PROBLEM DETAILS: Output exactly the span of lines that begins at the line containing "# The curve's" and ends at the line containing "bpy.context.scene.collection.objects.link(empty)", both lines included.
--------------------------------
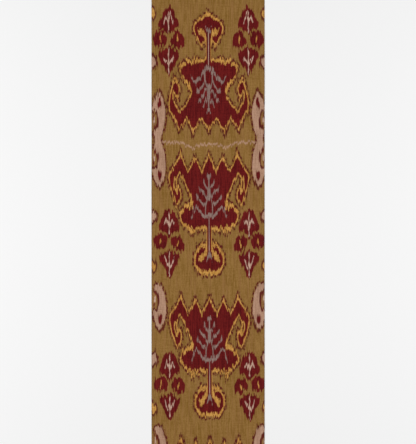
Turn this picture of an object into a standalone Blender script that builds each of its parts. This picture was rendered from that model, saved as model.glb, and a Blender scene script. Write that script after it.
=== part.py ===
"""A length of hand-woven warp ikat, one loom width across, lying flat.

The sheet lies in the XY plane with the warp along Y and the weft along X. Its
underside is at Z = 0 and the origin is under its middle. Metres, +Z up.
"""

import math

import bpy

# Driving dimensions
LOOM_WIDTH = 0.400          # selvedge to selvedge
PATTERN_REPEAT = 0.505      # one motif of the dyed pattern, along the warp
REPEATS_IN_LENGTH = 3.25    # the cut length, in motifs
THICKNESS = 0.0012
CORNER_RADIUS = 0.0015      # a cut corner is never quite sharp
EDGE_ROUNDING = 0.0004      # selvedges and cut ends have a soft arris

CORNER_STEPS = 4
ROUNDING_STEPS = 3
DYED_COLOUR = (0.229, 0.095, 0.037, 1.0)  # gold, madder and yellow, seen from afar
ROUGHNESS = 0.62


def clear_scene():
    for obj in list(bpy.data.objects):
        bpy.data.objects.remove(obj, do_unlink=True)


def collection_for(name):
    collection = bpy.data.collections.new(name)
    bpy.context.scene.collection.children.link(collection)
    return collection


def silk_material():
    material = bpy.data.materials.new("ikat_silk")
    material.use_nodes = True
    shader = material.node_tree.nodes["Principled BSDF"]
    shader.inputs["Base Color"].default_value = DYED_COLOUR
    shader.inputs["Roughness"].default_value = ROUGHNESS
    shader.inputs["Metallic"].default_value = 0.0
    return material


def sheet_outline(width, length, radius):
    """The corners of a rectangle, each one a short arc, anticlockwise from the lower right."""
    points = []
    for corner, (side_x, side_y) in enumerate(((1, -1), (1, 1), (-1, 1), (-1, -1))):
        centre_x = side_x * (width / 2 - radius)
        centre_y = side_y * (length / 2 - radius)
        for step in range(CORNER_STEPS + 1):
            angle = math.radians(90 * (corner - 1 + step / CORNER_STEPS))
            points.append((centre_x + radius * math.cos(angle), centre_y + radius * math.sin(angle)))
    return points


def make_cloth(collection):
    outline = sheet_outline(LOOM_WIDTH, PATTERN_REPEAT * REPEATS_IN_LENGTH, CORNER_RADIUS)
    curve = bpy.data.curves.new("cloth", "CURVE")
    curve.dimensions = "2D"
    curve.fill_mode = "BOTH"
    curve.extrude = THICKNESS / 2
    spline = curve.splines.new("POLY")
    spline.points.add(len(outline) - 1)
    for point, (x, y) in zip(spline.points, outline):
        point.co = (x, y, 0.0, 1.0)
    spline.use_cyclic_u = True
    curve.materials.append(silk_material())

    cloth = bpy.data.objects.new("cloth", curve)
    cloth.location.z = THICKNESS / 2
    collection.objects.link(cloth)

    # The curve's flat faces are loose from its rim until they are welded.
    weld = cloth.modifiers.new("weld", "WELD")
    weld.merge_threshold = 0.00001
    rounding = cloth.modifiers.new("rounding", "BEVEL")
    rounding.width = EDGE_ROUNDING
    rounding.segments = ROUNDING_STEPS
    rounding.limit_method = "ANGLE"
    rounding.angle_limit = math.radians(60)
    return cloth


clear_scene()
make_cloth(collection_for("ikat_woven_cloth"))
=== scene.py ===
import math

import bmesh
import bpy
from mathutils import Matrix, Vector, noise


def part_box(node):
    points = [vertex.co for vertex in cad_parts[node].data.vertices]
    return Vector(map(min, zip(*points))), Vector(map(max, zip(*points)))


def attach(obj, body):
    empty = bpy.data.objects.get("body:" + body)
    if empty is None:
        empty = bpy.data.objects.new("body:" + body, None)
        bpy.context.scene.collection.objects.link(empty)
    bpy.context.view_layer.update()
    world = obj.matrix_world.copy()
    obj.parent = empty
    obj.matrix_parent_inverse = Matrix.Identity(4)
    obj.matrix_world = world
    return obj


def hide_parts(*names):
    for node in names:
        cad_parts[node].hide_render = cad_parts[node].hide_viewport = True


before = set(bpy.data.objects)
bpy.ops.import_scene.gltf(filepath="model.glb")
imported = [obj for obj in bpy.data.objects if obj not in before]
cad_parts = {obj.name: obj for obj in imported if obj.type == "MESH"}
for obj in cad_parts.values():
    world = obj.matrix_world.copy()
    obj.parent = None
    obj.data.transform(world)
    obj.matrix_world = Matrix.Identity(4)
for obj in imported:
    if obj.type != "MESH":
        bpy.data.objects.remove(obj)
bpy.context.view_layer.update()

# The looks of a flat length of warp ikat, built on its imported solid: one thin sheet of
# cloth, whose pattern is drawn by the material's nodes alone. It is drawn the way ikat is
# dyed. Each bundle of warp threads carries its own stretch of the drawing, slipped a
# little along its length, so edges that cross the warp are feathered and edges that run
# with it stay sharp.

# The chart. The motifs are charted on squares, as a weaver would note them, and a
# place on the chart is (squares across from the motif's axis, squares along from its top).
SQUARE = 0.00354
REPEAT = 142.7
MIRROR_LINE = 81.0          # squares above the cloth's middle; motifs beyond it are turned
ABOVE_TOP = 6.0             # squares of a repeat that lie above its top
AXIS_AT_MIDDLE = 0.98       # the motifs' axis wanders a little off the cloth's own middle
AXIS_DRIFT = -0.0036
FEATHER = 0.7               # outlines are this much narrower across the warp than along it
OUTLINE = 1.05              # how far the yellow reaches past the red
STEM_OUTLINE = 0.6          # the same at a stem
DARK_EDGE = 2.0             # how far the broken dark line reaches past the yellow or the pink
YELLOW_POINT = (0.4, 1.0)   # radius of a crown point at its tip and at its foot
DARK_POINT = (0.6, 1.1)
CROSS_MARGIN = 0.5          # a bud's pink cross stays this far inside the bud

# The weave
WARP_PITCH = 0.00036
WEFT_PITCH = 0.00095
THICK_PLACE = 0.012         # how far a thick or thin place reaches along a weft
WEFT_CHANGE = 0.4           # how much of such a place's noise passes from weft to weft
WEFT_SHIFT = 2.4            # how many wefts it shifts the ribs by
RIB_HEIGHT = 0.7            # of the whole height, the rest being the fine warp's
WEAVE_RELIEF = 0.00008
PAINTED_GROOVE_SHADE = 0.18         # painted shade: how much darker the colour is made in the grooves than on top of the ribs
ROUGHNESS = 0.5
PALE_ROUGHNESS = 0.12       # more roughness where a dye came out lighter
SHEEN = 0.1

# Bundles of threads that are bound and dyed together, in squares. The warp was folded to be
# dyed, so a bundle lies on both sides of the axis, and a side bundle on one side only
BUNDLE = 1.25
SIDE_BUNDLE = 0.95

# Noise in the dyeing. columns: rate of change across, for a bundle, a thread or a square,
# rate along, for a square, strength
SLIP = (7.31, 0.035, 8.0)
SIDE_SLIP = (5.13, 0.05, 5.5)
BUNDLE_STREAKS = (3.3, 0.06, 2.0)
SLUBS = (0.08, 1.3, 0.9)
FLECKS = (1.1, 0.5, 1.2)

# Noise that is taken as it comes. columns: rate across, rate along, detail
THREAD_STREAKS = (3.3, 0.05, 1.0)
DASHES = (0.7, 0.3, 0.0)
BLUSH = (2.7, 0.02, 2.0)

# What the noise does
BUNDLE_JUMP = 1.6           # squares that one side bundle may lie off the next
THREAD_JUMP = 1.0
BUD_SLIP = 0.3              # share of the side bundles' slip that the buds have on top
ZIGZAG_SLIP = 0.75          # share of the slip that the mirror line has
DASH_LIMITS = (0.50, 0.42)  # noise where a dark line is whole and where it is at its faintest
FAINT_DASH = 0.25
BLUSH_LIMITS = (0.65, 0.5)  # noise where the blush is full and where it ends
BLUSH_STRENGTH = 0.35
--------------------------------
OUTPUT OF THE TASK:
    # The curve's flat faces are loose from its rim until they are welded.
    weld = cloth.modifiers.new("weld", "WELD")
    weld.merge_threshold = 0.00001
    rounding = cloth.modifiers.new("rounding", "BEVEL")
    rounding.width = EDGE_ROUNDING
    rounding.segments = ROUNDING_STEPS
    rounding.limit_method = "ANGLE"
    rounding.angle_limit = math.radians(60)
    return cloth


clear_scene()
make_cloth(collection_for("ikat_woven_cloth"))
=== scene.py ===
import math

import bmesh
import bpy
from mathutils import Matrix, Vector, noise


def part_box(node):
    points = [vertex.co for vertex in cad_parts[node].data.vertices]
    return Vector(map(min, zip(*points))), Vector(map(max, zip(*points)))


def attach(obj, body):
    empty = bpy.data.objects.get("body:" + body)
    if empty is None:
        empty = bpy.data.objects.new("body:" + body, None)
        bpy.context.scene.collection.objects.link(empty)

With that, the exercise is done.